RECORDED DATA:

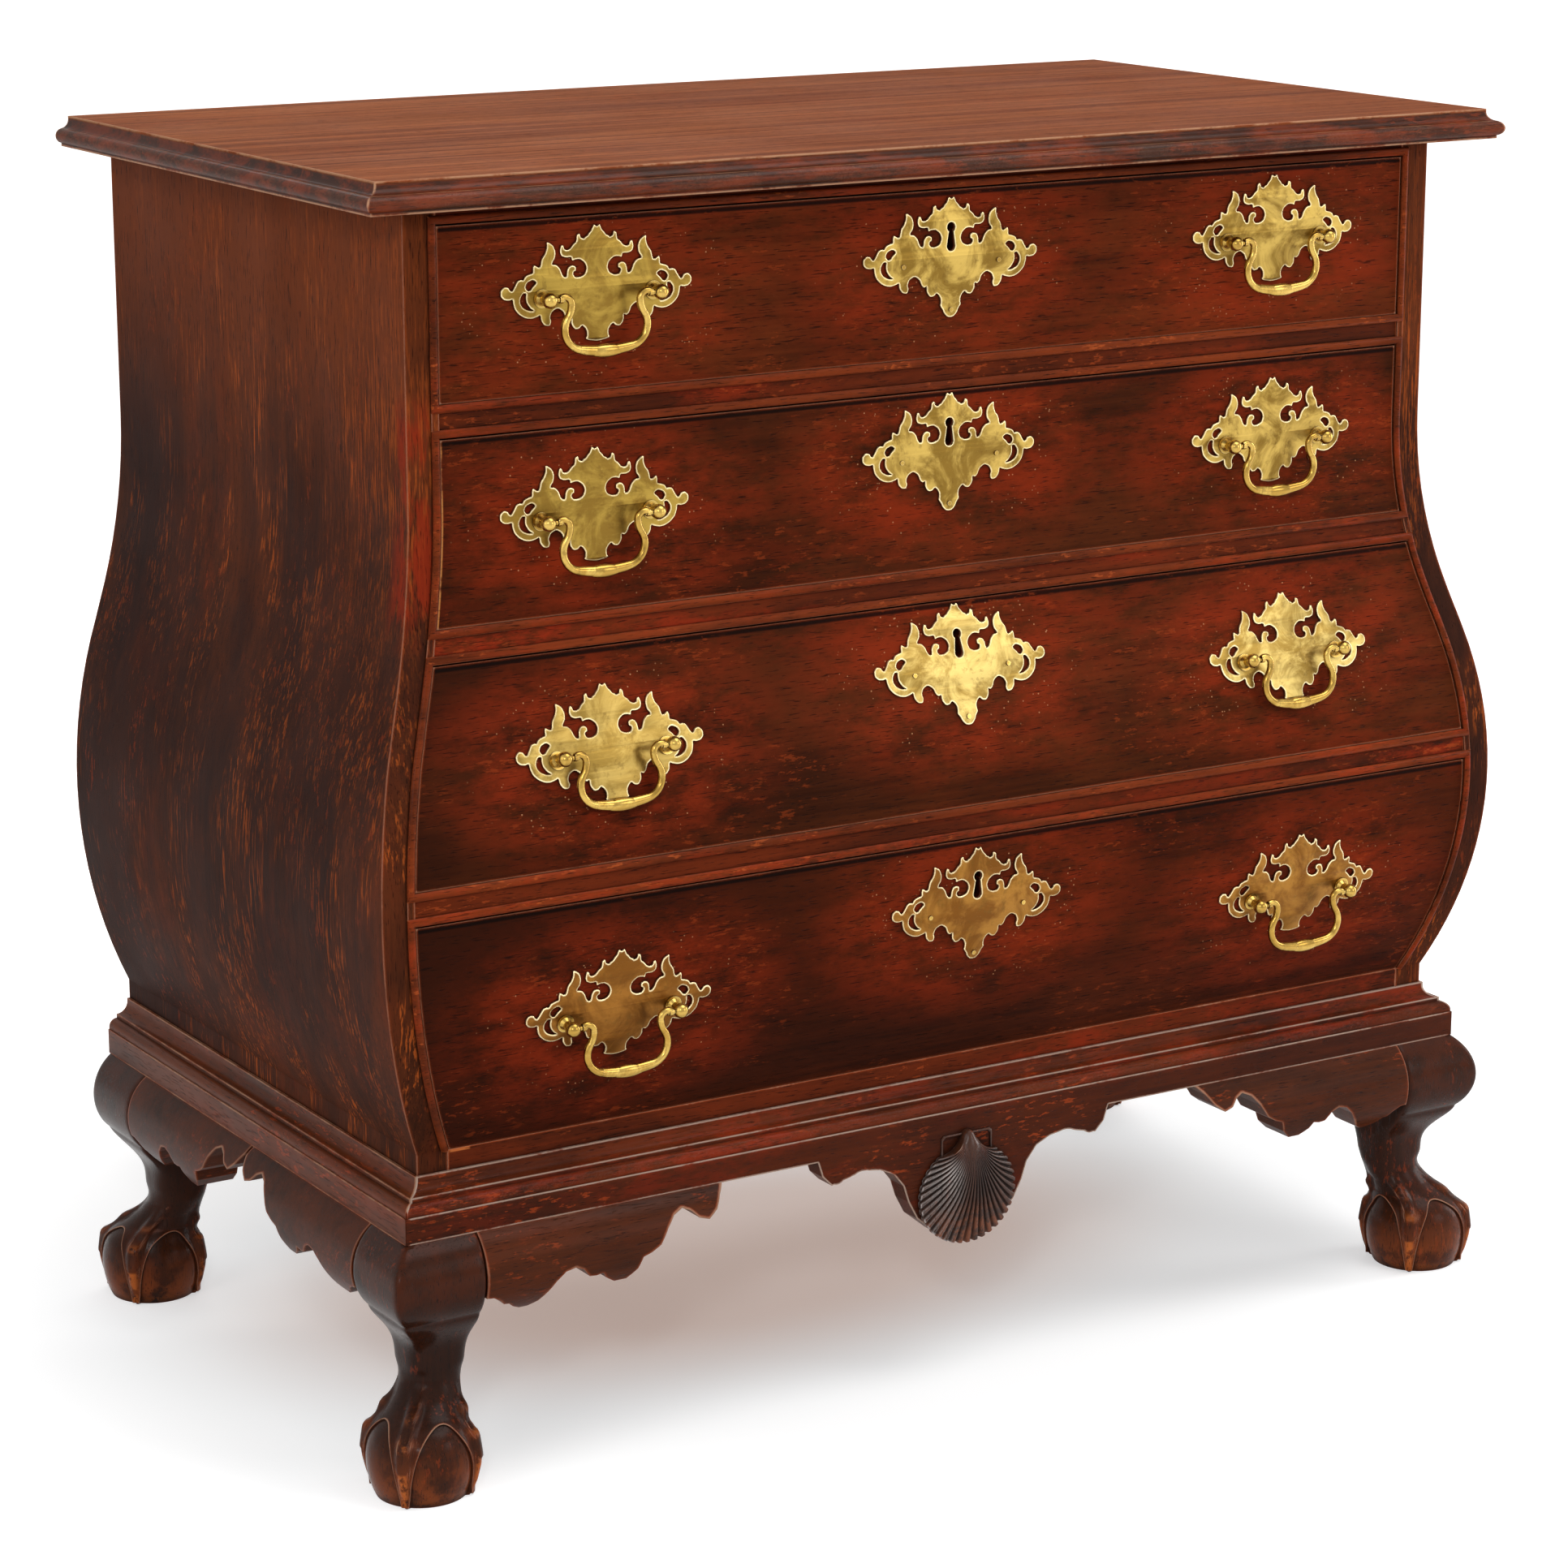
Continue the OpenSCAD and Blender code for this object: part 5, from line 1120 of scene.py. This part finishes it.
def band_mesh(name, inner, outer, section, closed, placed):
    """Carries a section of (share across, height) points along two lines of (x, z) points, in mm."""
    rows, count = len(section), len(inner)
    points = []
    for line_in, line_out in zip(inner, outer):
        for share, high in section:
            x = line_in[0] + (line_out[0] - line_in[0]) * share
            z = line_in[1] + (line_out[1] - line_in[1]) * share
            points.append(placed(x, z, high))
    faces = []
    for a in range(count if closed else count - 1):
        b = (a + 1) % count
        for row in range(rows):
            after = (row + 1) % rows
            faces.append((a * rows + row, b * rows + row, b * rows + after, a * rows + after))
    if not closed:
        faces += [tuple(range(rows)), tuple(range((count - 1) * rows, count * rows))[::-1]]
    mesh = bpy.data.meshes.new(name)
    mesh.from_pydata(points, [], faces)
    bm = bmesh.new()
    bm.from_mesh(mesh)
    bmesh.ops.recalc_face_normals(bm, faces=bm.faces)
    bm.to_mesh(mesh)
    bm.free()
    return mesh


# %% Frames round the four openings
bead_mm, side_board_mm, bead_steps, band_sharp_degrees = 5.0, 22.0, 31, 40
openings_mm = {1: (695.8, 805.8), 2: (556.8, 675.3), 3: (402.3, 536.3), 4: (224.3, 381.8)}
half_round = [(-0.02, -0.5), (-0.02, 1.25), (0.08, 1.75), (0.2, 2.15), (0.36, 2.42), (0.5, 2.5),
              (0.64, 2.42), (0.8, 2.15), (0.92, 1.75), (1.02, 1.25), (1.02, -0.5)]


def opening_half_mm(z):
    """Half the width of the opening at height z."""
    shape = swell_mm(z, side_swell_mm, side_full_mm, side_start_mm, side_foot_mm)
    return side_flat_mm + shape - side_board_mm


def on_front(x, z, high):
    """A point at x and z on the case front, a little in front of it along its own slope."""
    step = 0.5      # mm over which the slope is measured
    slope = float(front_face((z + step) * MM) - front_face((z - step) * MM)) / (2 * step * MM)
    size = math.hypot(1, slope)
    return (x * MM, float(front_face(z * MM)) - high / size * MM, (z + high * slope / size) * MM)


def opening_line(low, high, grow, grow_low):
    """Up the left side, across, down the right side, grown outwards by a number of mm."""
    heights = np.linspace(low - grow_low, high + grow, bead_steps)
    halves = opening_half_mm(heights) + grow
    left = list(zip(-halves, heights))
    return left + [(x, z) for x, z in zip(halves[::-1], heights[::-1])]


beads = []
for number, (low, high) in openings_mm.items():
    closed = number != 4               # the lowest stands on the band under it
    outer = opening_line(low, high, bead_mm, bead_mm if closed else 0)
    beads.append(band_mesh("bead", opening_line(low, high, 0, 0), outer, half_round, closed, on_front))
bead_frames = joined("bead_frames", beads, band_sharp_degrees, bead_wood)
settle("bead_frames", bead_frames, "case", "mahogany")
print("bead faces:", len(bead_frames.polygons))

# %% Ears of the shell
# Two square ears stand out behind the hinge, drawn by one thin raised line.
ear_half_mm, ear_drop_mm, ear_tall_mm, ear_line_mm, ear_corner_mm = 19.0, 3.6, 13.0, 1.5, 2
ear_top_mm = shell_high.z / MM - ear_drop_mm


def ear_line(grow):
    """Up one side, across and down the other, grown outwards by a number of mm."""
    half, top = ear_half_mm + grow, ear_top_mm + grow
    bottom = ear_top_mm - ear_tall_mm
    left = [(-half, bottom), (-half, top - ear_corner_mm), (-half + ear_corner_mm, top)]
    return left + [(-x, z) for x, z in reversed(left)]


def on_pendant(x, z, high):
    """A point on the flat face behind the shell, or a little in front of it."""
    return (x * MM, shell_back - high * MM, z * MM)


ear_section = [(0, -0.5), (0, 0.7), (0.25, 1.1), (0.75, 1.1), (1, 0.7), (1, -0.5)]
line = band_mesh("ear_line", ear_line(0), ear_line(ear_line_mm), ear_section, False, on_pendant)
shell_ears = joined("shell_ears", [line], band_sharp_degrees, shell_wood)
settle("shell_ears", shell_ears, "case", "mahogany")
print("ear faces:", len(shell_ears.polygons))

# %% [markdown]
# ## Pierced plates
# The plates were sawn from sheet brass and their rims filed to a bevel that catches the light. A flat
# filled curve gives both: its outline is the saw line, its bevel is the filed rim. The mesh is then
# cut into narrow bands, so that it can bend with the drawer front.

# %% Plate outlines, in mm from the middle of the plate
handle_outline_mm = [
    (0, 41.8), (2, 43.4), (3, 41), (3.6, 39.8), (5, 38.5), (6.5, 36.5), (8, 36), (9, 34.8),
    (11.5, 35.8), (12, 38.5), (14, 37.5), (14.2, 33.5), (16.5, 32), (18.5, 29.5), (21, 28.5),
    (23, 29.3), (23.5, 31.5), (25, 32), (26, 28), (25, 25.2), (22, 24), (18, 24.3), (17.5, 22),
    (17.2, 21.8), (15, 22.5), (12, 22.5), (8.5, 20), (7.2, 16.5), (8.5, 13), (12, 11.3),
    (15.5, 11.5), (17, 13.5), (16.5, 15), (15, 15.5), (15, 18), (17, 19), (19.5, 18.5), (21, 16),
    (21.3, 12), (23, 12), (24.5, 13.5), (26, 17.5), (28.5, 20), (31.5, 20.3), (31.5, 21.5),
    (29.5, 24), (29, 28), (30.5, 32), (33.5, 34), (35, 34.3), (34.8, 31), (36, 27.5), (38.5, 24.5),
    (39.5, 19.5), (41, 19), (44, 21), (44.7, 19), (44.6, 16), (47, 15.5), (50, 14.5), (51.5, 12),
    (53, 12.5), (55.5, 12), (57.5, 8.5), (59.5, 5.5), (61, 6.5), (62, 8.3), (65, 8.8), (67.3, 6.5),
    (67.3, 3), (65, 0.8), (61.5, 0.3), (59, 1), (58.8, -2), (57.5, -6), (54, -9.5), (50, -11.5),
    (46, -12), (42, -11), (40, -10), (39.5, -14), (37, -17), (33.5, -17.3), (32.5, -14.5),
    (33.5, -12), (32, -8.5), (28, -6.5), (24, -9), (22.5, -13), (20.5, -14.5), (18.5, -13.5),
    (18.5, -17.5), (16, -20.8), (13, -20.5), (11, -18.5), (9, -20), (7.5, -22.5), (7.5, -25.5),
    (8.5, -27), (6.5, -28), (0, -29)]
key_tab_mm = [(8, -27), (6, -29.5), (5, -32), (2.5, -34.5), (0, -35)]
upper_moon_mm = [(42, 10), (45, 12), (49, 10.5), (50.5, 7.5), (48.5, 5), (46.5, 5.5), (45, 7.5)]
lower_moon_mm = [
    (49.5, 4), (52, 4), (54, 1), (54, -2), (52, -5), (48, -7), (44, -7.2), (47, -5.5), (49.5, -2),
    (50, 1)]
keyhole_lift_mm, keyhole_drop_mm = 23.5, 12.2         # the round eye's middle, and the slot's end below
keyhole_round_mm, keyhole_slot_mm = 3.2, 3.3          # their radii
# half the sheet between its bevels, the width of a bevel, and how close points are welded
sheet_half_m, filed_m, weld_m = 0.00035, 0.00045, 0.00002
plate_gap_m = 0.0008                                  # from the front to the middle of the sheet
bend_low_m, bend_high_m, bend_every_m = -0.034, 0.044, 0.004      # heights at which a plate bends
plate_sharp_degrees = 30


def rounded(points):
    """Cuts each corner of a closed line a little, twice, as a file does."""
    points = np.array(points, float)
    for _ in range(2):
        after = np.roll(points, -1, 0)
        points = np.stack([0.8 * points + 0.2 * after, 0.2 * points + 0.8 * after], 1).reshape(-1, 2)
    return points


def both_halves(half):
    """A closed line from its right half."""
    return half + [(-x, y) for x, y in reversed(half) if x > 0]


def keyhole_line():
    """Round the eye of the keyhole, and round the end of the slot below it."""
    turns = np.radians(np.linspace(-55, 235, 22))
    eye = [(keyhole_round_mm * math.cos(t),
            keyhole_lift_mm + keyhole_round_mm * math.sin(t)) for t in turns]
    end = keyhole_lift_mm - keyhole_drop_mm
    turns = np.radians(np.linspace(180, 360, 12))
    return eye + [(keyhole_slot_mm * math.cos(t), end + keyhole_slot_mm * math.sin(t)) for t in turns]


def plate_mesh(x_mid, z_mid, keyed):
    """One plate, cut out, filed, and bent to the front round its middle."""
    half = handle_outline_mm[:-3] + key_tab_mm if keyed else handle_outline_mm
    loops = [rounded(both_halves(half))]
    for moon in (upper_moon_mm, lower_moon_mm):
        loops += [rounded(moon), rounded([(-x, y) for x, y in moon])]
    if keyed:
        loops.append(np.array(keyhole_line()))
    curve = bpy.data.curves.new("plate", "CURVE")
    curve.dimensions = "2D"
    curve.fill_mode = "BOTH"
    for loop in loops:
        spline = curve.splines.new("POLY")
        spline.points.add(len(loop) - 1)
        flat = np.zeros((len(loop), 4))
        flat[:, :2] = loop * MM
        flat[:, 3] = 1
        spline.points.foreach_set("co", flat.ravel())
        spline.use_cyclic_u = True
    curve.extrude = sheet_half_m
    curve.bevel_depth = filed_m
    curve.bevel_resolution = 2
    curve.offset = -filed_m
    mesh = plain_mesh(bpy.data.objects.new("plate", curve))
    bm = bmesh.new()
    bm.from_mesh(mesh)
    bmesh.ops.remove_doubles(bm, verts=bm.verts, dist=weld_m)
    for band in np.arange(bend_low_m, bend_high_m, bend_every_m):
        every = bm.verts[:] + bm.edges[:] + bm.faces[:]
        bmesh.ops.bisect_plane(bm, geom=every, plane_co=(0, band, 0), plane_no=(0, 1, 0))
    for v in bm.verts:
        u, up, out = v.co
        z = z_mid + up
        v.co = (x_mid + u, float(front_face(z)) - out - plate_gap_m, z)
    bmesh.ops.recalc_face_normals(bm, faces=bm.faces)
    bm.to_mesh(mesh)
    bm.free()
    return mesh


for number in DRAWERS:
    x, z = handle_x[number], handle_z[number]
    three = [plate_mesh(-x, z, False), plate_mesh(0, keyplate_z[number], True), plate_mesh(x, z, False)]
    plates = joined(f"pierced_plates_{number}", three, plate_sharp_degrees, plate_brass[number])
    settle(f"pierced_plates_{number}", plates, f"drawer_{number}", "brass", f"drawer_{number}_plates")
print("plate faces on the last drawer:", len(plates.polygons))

WHAT TO DO:
Extract exactly the leading lines of the data, stopping at and including the line with "1.25), (1.02, -0.5)]".

EXPECTED ANSWER:
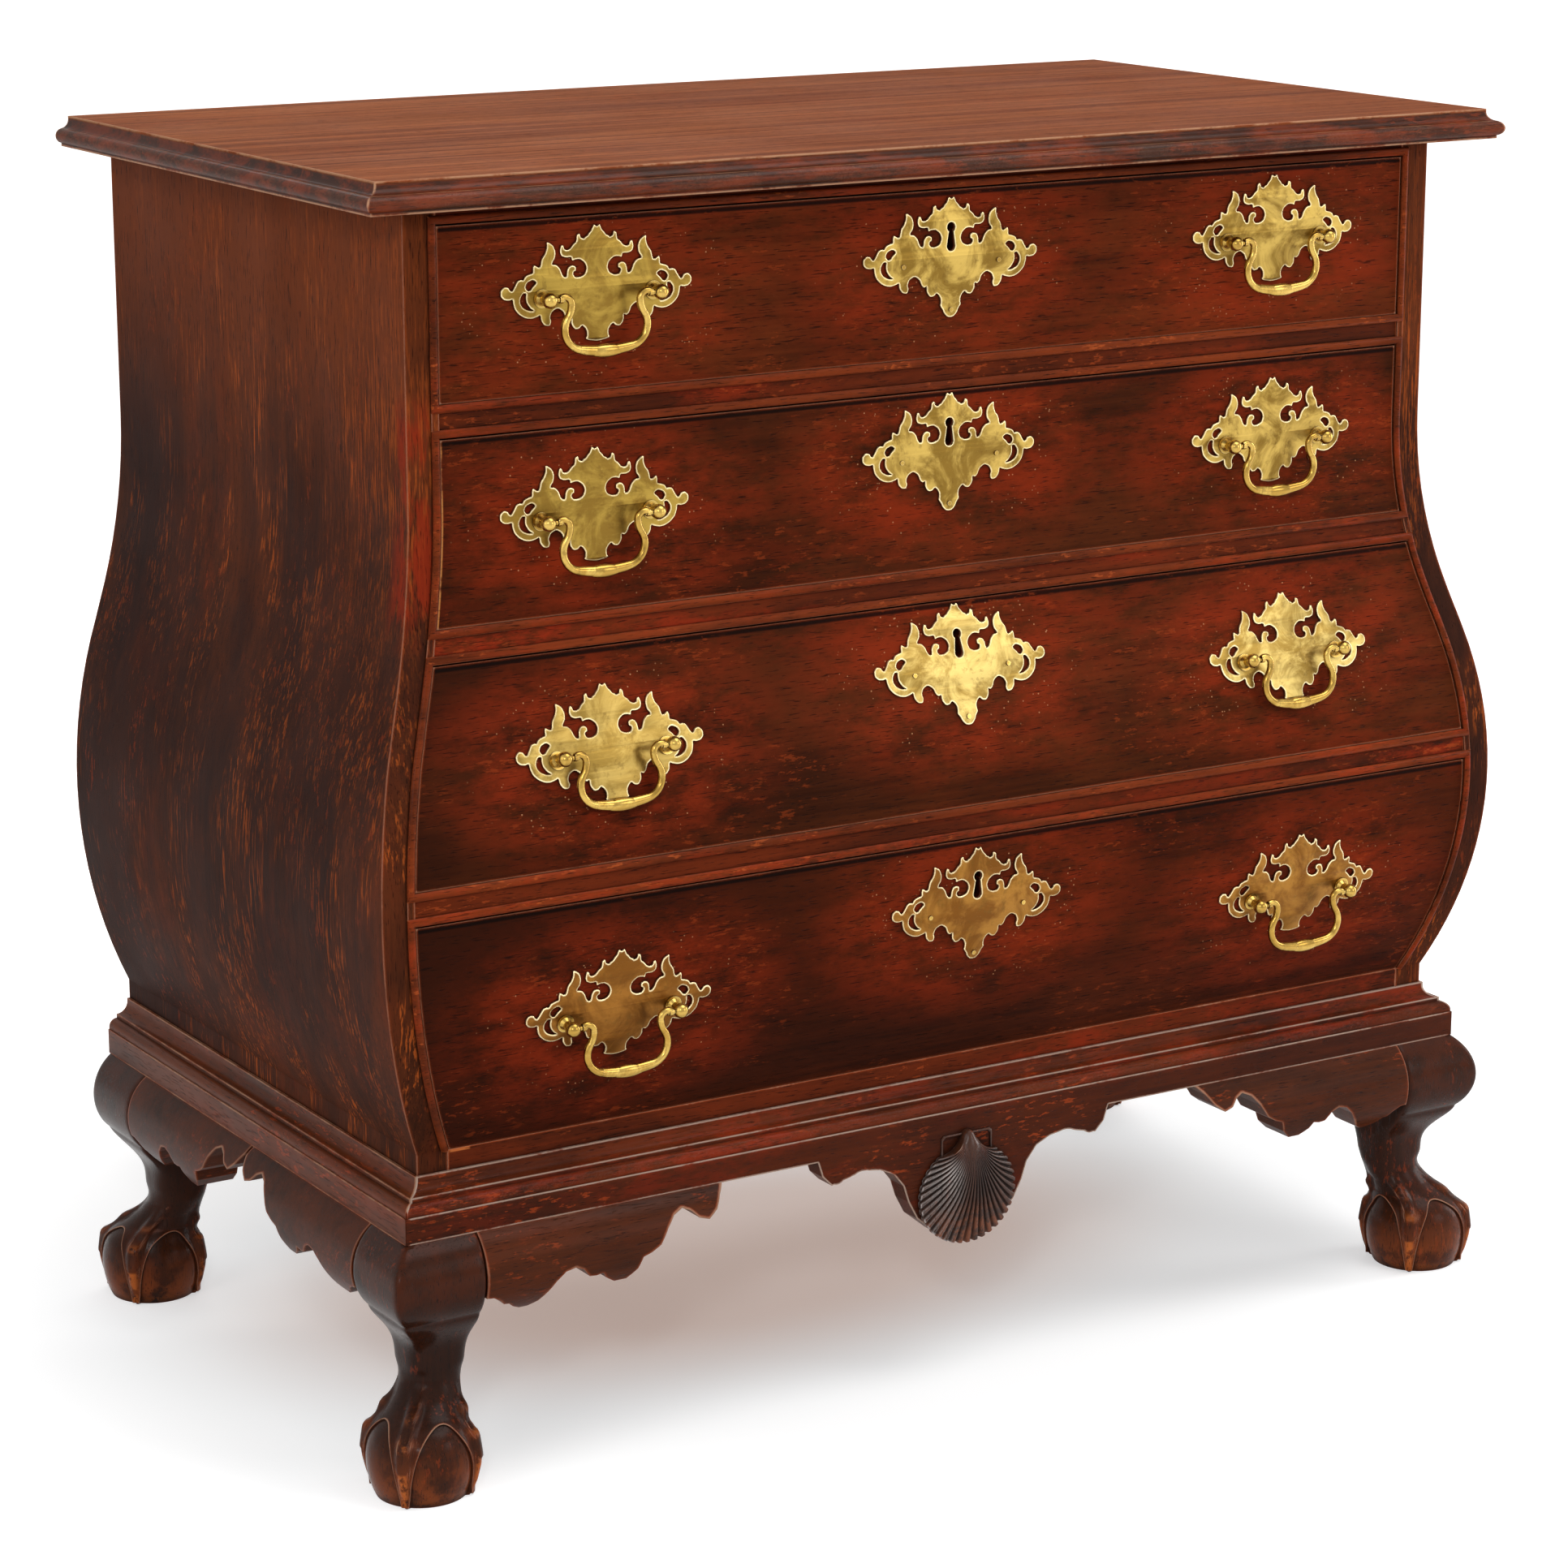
Continue the OpenSCAD and Blender code for this object: part 5, from line 1120 of scene.py. This part finishes it.
def band_mesh(name, inner, outer, section, closed, placed):
    """Carries a section of (share across, height) points along two lines of (x, z) points, in mm."""
    rows, count = len(section), len(inner)
    points = []
    for line_in, line_out in zip(inner, outer):
        for share, high in section:
            x = line_in[0] + (line_out[0] - line_in[0]) * share
            z = line_in[1] + (line_out[1] - line_in[1]) * share
            points.append(placed(x, z, high))
    faces = []
    for a in range(count if closed else count - 1):
        b = (a + 1) % count
        for row in range(rows):
            after = (row + 1) % rows
            faces.append((a * rows + row, b * rows + row, b * rows + after, a * rows + after))
    if not closed:
        faces += [tuple(range(rows)), tuple(range((count - 1) * rows, count * rows))[::-1]]
    mesh = bpy.data.meshes.new(name)
    mesh.from_pydata(points, [], faces)
    bm = bmesh.new()
    bm.from_mesh(mesh)
    bmesh.ops.recalc_face_normals(bm, faces=bm.faces)
    bm.to_mesh(mesh)
    bm.free()
    return mesh


# %% Frames round the four openings
bead_mm, side_board_mm, bead_steps, band_sharp_degrees = 5.0, 22.0, 31, 40
openings_mm = {1: (695.8, 805.8), 2: (556.8, 675.3), 3: (402.3, 536.3), 4: (224.3, 381.8)}
half_round = [(-0.02, -0.5), (-0.02, 1.25), (0.08, 1.75), (0.2, 2.15), (0.36, 2.42), (0.5, 2.5),
              (0.64, 2.42), (0.8, 2.15), (0.92, 1.75), (1.02, 1.25), (1.02, -0.5)]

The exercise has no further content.